▶ [THE PROBLEM] Output each line of the material exactly as it stands.

▶ [INFORMATION SHOWN]
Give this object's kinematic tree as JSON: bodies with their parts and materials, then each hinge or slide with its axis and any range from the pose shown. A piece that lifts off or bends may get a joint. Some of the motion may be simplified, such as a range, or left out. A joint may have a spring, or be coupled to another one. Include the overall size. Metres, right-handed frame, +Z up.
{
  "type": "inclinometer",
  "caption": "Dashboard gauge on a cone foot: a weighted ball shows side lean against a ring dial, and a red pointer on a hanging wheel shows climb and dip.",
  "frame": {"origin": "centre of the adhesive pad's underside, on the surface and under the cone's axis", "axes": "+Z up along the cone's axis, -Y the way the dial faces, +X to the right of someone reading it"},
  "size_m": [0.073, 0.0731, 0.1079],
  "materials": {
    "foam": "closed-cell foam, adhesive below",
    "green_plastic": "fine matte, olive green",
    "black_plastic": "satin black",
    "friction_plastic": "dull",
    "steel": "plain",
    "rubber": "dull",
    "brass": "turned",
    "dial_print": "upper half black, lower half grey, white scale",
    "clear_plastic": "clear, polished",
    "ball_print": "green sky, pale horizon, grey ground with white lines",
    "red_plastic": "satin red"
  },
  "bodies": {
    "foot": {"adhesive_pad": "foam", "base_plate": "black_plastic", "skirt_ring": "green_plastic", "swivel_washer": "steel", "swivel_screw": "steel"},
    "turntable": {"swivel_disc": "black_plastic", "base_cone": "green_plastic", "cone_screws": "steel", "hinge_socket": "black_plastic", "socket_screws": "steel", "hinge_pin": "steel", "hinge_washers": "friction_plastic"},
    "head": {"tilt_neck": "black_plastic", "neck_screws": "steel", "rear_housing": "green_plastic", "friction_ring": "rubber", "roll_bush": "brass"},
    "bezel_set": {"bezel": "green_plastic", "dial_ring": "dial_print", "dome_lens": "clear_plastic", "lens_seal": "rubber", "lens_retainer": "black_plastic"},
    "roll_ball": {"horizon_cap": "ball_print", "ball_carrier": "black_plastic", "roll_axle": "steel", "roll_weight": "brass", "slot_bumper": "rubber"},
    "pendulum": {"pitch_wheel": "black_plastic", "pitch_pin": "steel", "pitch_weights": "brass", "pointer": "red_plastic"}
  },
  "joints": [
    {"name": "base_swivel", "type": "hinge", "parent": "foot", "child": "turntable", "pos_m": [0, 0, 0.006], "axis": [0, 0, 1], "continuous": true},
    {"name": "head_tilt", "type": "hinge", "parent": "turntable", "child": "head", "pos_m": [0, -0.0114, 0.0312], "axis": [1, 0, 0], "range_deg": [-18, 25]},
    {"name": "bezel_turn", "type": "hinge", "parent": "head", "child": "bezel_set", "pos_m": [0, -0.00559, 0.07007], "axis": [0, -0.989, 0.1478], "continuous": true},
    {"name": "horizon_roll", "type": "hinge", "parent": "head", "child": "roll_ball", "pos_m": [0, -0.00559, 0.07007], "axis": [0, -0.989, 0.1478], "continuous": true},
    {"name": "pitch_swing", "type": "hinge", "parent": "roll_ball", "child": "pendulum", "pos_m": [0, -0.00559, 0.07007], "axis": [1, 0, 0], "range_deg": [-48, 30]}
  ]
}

▶ [OUTPUT BELOW]
Give this object's kinematic tree as JSON: bodies with their parts and materials, then each hinge or slide with its axis and any range from the pose shown. A piece that lifts off or bends may get a joint. Some of the motion may be simplified, such as a range, or left out. A joint may have a spring, or be coupled to another one. Include the overall size. Metres, right-handed frame, +Z up.
{
  "type": "inclinometer",
  "caption": "Dashboard gauge on a cone foot: a weighted ball shows side lean against a ring dial, and a red pointer on a hanging wheel shows climb and dip.",
  "frame": {"origin": "centre of the adhesive pad's underside, on the surface and under the cone's axis", "axes": "+Z up along the cone's axis, -Y the way the dial faces, +X to the right of someone reading it"},
  "size_m": [0.073, 0.0731, 0.1079],
  "materials": {
    "foam": "closed-cell foam, adhesive below",
    "green_plastic": "fine matte, olive green",
    "black_plastic": "satin black",
    "friction_plastic": "dull",
    "steel": "plain",
    "rubber": "dull",
    "brass": "turned",
    "dial_print": "upper half black, lower half grey, white scale",
    "clear_plastic": "clear, polished",
    "ball_print": "green sky, pale horizon, grey ground with white lines",
    "red_plastic": "satin red"
  },
  "bodies": {
    "foot": {"adhesive_pad": "foam", "base_plate": "black_plastic", "skirt_ring": "green_plastic", "swivel_washer": "steel", "swivel_screw": "steel"},
    "turntable": {"swivel_disc": "black_plastic", "base_cone": "green_plastic", "cone_screws": "steel", "hinge_socket": "black_plastic", "socket_screws": "steel", "hinge_pin": "steel", "hinge_washers": "friction_plastic"},
    "head": {"tilt_neck": "black_plastic", "neck_screws": "steel", "rear_housing": "green_plastic", "friction_ring": "rubber", "roll_bush": "brass"},
    "bezel_set": {"bezel": "green_plastic", "dial_ring": "dial_print", "dome_lens": "clear_plastic", "lens_seal": "rubber", "lens_retainer": "black_plastic"},
    "roll_ball": {"horizon_cap": "ball_print", "ball_carrier": "black_plastic", "roll_axle": "steel", "roll_weight": "brass", "slot_bumper": "rubber"},
    "pendulum": {"pitch_wheel": "black_plastic", "pitch_pin": "steel", "pitch_weights": "brass", "pointer": "red_plastic"}
  },
  "joints": [
    {"name": "base_swivel", "type": "hinge", "parent": "foot", "child": "turntable", "pos_m": [0, 0, 0.006], "axis": [0, 0, 1], "continuous": true},
    {"name": "head_tilt", "type": "hinge", "parent": "turntable", "child": "head", "pos_m": [0, -0.0114, 0.0312], "axis": [1, 0, 0], "range_deg": [-18, 25]},
    {"name": "bezel_turn", "type": "hinge", "parent": "head", "child": "bezel_set", "pos_m": [0, -0.00559, 0.07007], "axis": [0, -0.989, 0.1478], "continuous": true},
    {"name": "horizon_roll", "type": "hinge", "parent": "head", "child": "roll_ball", "pos_m": [0, -0.00559, 0.07007], "axis": [0, -0.989, 0.1478], "continuous": true},
    {"name": "pitch_swing", "type": "hinge", "parent": "roll_ball", "child": "pendulum", "pos_m": [0, -0.00559, 0.07007], "axis": [1, 0, 0], "range_deg": [-48, 30]}
  ]
}